After the rate decision Reeves said there was still work to do to ease the cost of living, with a focus on driving up economic growth. “In a changing world I’m determined to go further and faster to kickstart growth and bring in a new era of stability, security and renewal that protects working people and keeps our country safe,” she said.
While the majority of the nine-strong MPC voted to keep rates unchanged, preferring to monitor developments before taking action, one member, the external economist Swati Dhingra, was outvoted in pushing for an immediate quarter-point reduction.

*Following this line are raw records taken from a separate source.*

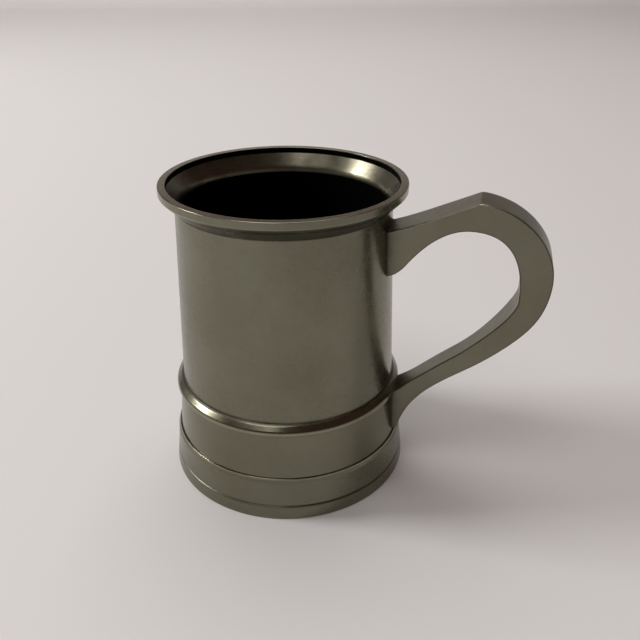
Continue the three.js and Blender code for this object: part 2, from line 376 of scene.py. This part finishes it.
# Cast pewter finished on a belt: long faint scratches, bright arrises on the outer side up to the thumb rest, and
# tarnish along the inner arrises and where it meets the wall.
cast_pewter = pewter(
    "linished_cast_pewter", OLIVE, 0.32, linished_grain, carried("root"), carried("arris"), 0.4,
)
# The bore: pewter stained black by years of ale, more so towards the mouth, with rings still in it.
bore_pewter = pewter(
    "stained_bore_pewter", ("#0B0A08", "#131210", "#060606", "#24221E"), 0.5, turning_lines,
    GROWS_WITH_HEIGHT, height_of(peaks([NECK], 0.6 * MM)),
)
# The spun floor of the cup: duller and greyer, left rough from the lathe.
base_pewter = pewter(
    "rough_spun_base_pewter", ("#4A473C", "#5B594D", "#2B2620", "#7A7868"), 0.45, turning_lines,
    GROWS_WITH_HEIGHT, GROWS_WITH_HEIGHT, 0.9,
)
# Tin solder: paler and smoother, with dark dross in places.
solder = pewter(
    "wiped_tin_solder", ("#3F3B31", "#65635A", "#2B2620", "#96947F"), 0.38, turning_lines,
    STRONG_AND_GROWS, GROWS_WITH_HEIGHT, 0.9,
)

# ---- the turned pieces

rim_inner = LIP_RADIUS - RIM_WIDTH
step_bottom = TOP - RIM_STEP
bore = NECK_RADIUS - DRUM_WALL
cove_top = TOP - LIP_EDGE
flare_foot = NECK - 0.3 * MM


def mouth_surface(r, z):
    """Numbers of the materials round the lip ring: bright metal outside, black in the step and below the neck, and
    the stained flare between them."""
    in_step = (np.abs(r - rim_inner) < 0.06 * MM) & (z > step_bottom) & (z < TOP - 0.25 * MM)
    return np.where(in_step, 1, np.where(r > rim_inner, 0, np.where(z > NECK - 1 * MM, 2, 1)))


lip_corners = [
    (LIP_RADIUS, cove_top),
    (LIP_RADIUS, TOP),
    (rim_inner, TOP),
    (rim_inner, step_bottom),
    (bore, flare_foot),
    (bore + 0.5 * MM, NECK - 5 * MM),
    (bore + 0.9 * MM, NECK - 5 * MM),
    (bore + 0.9 * MM, NECK - 0.6 * MM),
    (NECK_RADIUS - 0.05 * MM, NECK - 0.05 * MM),
]
lip_rounds = [0.3 * MM, 0.35 * MM, 0.2 * MM, 0.1 * MM, 6 * MM, 0, 0, 0, 0]
turned(
    "lip_ring_turned", walked(rounded(lip_corners, lip_rounds)), "lip_ring",
    [turned_pewter, bore_pewter, mouth_pewter],
    surface=mouth_surface,
)

drum_corners = [
    (drum_radius(drum_low.z), drum_low.z),
    (NECK_RADIUS, NECK),
    (bore + 0.2 * MM, NECK - 1 * MM),
    (drum_radius(drum_low.z) - DRUM_WALL, drum_low.z),
]


def drum_surface(r, z):
    """Numbers of the materials of the drum: 0 outside, 1 in the bore."""
    return r < drum_radius(z) - 0.8 * DRUM_WALL


turned(
    "drum_turned", walked(rounded(drum_corners, [0, 0, 0, 0]), 4 * MM), "drum",
    [turned_pewter, bore_pewter], surface=drum_surface,
)

bead_height = WAIST - BEAD_BOTTOM
bead_corners = [
    (drum_radius(WAIST) - HIDDEN, WAIST + 0.1 * MM),
    (drum_radius(WAIST) - HIDDEN, BEAD_BOTTOM + 0.1 * MM),
    (SKIRT_TOP_RADIUS - 0.05 * MM, BEAD_BOTTOM + 0.05 * MM),
    (SKIRT_TOP_RADIUS + 0.55 * MM, BEAD_BOTTOM + 0.05 * MM),
    (BEAD_RADIUS, BEAD_BOTTOM + 0.3 * MM),
    (BEAD_RADIUS, BEAD_BOTTOM + 0.42 * bead_height),
    (drum_radius(WAIST) + 0.9 * MM, WAIST - 0.55 * MM),
    (drum_radius(WAIST) + 0.05 * MM, WAIST - 0.05 * MM),
]
bead_rounds = [0, 0, 0.05 * MM, 0.3 * MM, 0.7 * MM, 3.4 * MM, 1.6 * MM, 0.1 * MM]
turned(
    "waist_bead_turned", walked(rounded(bead_corners, bead_rounds), 1 * MM), "waist_bead",
    [waist_pewter],
)

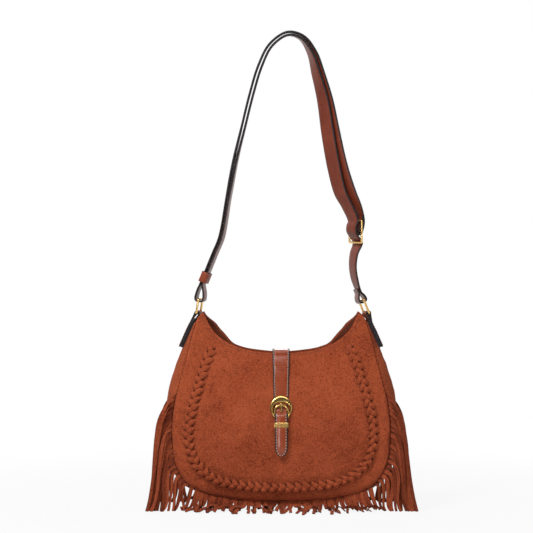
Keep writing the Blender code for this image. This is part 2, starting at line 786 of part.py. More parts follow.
# The pair of runs over the bag, as (x, z, turn of the width in degrees, gap between the runs).
LEFT_RUN = ((-0.0770, 0.3505, -12.0, 0.0010), (-0.0677, 0.4030, -8.0, 0.0013),
            (-0.0590, 0.4500, -4.0, 0.0018), (-0.0482, 0.4950, 0.0, 0.0022),
            (-0.0383, 0.5350, 0.0, 0.0024), (-0.0270, 0.5720, 0.0, 0.0024),
            (-0.0130, 0.5990, 0.0, 0.0020), (0.0085, 0.6135, 2.0, 0.0018),
            (0.0265, 0.6085, 8.0, 0.0020), (0.0400, 0.5890, 20.0, 0.0024),
            (0.0480, 0.5620, 34.0, 0.0030))
INNER_RUN = ((0.0542, 0.5270, 46.0), (0.0605, 0.4850, 54.0), (0.0682, 0.4420, 56.0),
             (0.0768, 0.4080, 52.0), (0.0860, 0.3900, 44.0))
OUTER_RUN = ((0.0600, 0.5270, 46.0), (0.0682, 0.4850, 54.0), (0.0780, 0.4420, 56.0),
             (0.0895, 0.4080, 52.0), (0.0975, 0.3900, 44.0))
LOWER_RUN = ((0.0945, 0.3290, 30.0), (0.0930, 0.3130, 26.0), (0.0955, 0.2960, 25.0))


def turned(degrees):
    """A level width direction, turned from the front-to-back line."""
    angle = math.radians(degrees)
    return Vector((math.sin(angle), -math.cos(angle), 0.0))


def pair_offset(points, side):
    """The outer run, side 1, or the inner run, side -1, of the pair."""
    result = []
    for index, (x, z, turn, gap) in enumerate(points):
        before = points[max(index - 1, 0)]
        after = points[min(index + 1, len(points) - 1)]
        along = Vector((after[0] - before[0], 0.0, after[1] - before[1])).normalized()
        normal = Vector((-along.z, 0.0, along.x))
        shift = (STRAP_LEATHER + gap) / 2 * side
        result.append((Vector((x, 0.0, z)) + normal * shift, turned(turn)))
    return result


def straight_run():
    """Points of the straight stretch above the left ring, where the keeper slides."""
    low, _along, _half_gap = keeper_line()
    x, z, turn, gap = LEFT_RUN[0]
    result = []
    for share in (0.10, 0.35, 0.68):
        point = low.lerp(Vector((x, 0.0, z)), share)
        result.append((point.x, point.z, turn, gap))
    return result


def strap_stations():
    """The whole strap, from its sewn end at the right ring to its sewn end at the slider."""
    right = RIGHT_RING_FRAME
    left = LEFT_RING_FRAME
    slider = SLIDER_FRAME
    half_gap = (STRAP_LEATHER + STRAP_PAIR_GAP) / 2
    top_bar = RING_HALF_HEIGHT
    across = SLIDER_BAR + SLIDER_ROOM + STRAP_LEATHER / 2
    lay = STRAP_LEATHER + LAY_ROOM
    path = []
    path.append((right.at(top_bar + STRAP_TAIL, -half_gap), right.width))
    for point in eye(right, top_bar, END_ROOM, END_NECK, half_gap):
        path.append((point, right.width))
    for x, z, turn in reversed(LOWER_RUN):
        path.append((Vector((x, 0.0, z)), turned(turn)))
    for up, off in ((-SLIDER_HALF_HEIGHT, across), (-SLIDER_HALF_HEIGHT / 2, -0.0018),
                    (0.0, -across - lay), (SLIDER_HALF_HEIGHT / 2, -across - lay),
                    (SLIDER_HALF_HEIGHT, -across - 0.0006)):
        path.append((slider.at(up, off), slider.width))
    for x, z, turn in reversed(INNER_RUN):
        path.append((Vector((x, 0.0, z)), turned(turn)))
    run = straight_run() + list(LEFT_RUN)
    path += list(reversed(pair_offset(run, -1)))
    loop = eye(left, top_bar, LOOP_ROOM, LOOP_NECK, half_gap)
    path += [(point, left.width) for point in reversed(loop)]
    path += pair_offset(run, 1)
    for x, z, turn in OUTER_RUN:
        path.append((Vector((x, 0.0, z)), turned(turn)))
    for up, off in ((SLIDER_HALF_HEIGHT, across + lay), (SLIDER_HALF_HEIGHT / 2, across + lay * 0.8),
                    (0.0, across),
                    (-across * 0.72, across * 0.70), (-across, 0.0),
                    (-across * 0.72, -across * 0.70), (0.0, -across),
                    (SLIDER_HALF_HEIGHT / 2, -0.0004), (SLIDER_HALF_HEIGHT, across),
                    (SLIDER_HALF_HEIGHT + 0.006, across + 0.0004)):
        path.append((slider.at(up, off), slider.width))
    return path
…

Inflation has fallen from a peak of more than 11% in the second half of 2022 after Russia’s invasion of Ukraine triggered a spike in energy prices. But the headline rate remains above the Bank’s 2% target and has increased in recent months, from 2.5% in December to 3% in January. It is expected to climb further in coming months after an increase in household energy costs.
The Bank signalled that it remained open to more “gradual and careful” rate cuts, but City traders bet the next reduction was unlikely to come until August. Financial markets anticipate two more quarter-point cuts this year.
“There appears to be diminishing appetite for cutting rates faster and a growing desire to cut at the current pace at best,” said Paul Dales, the chief UK economist at the consultancy Capital Economics.
“Even so, we still think the weak economy will reduce inflation further ahead and prompt it to resume rate cuts, taking rates below the levels investors expect.”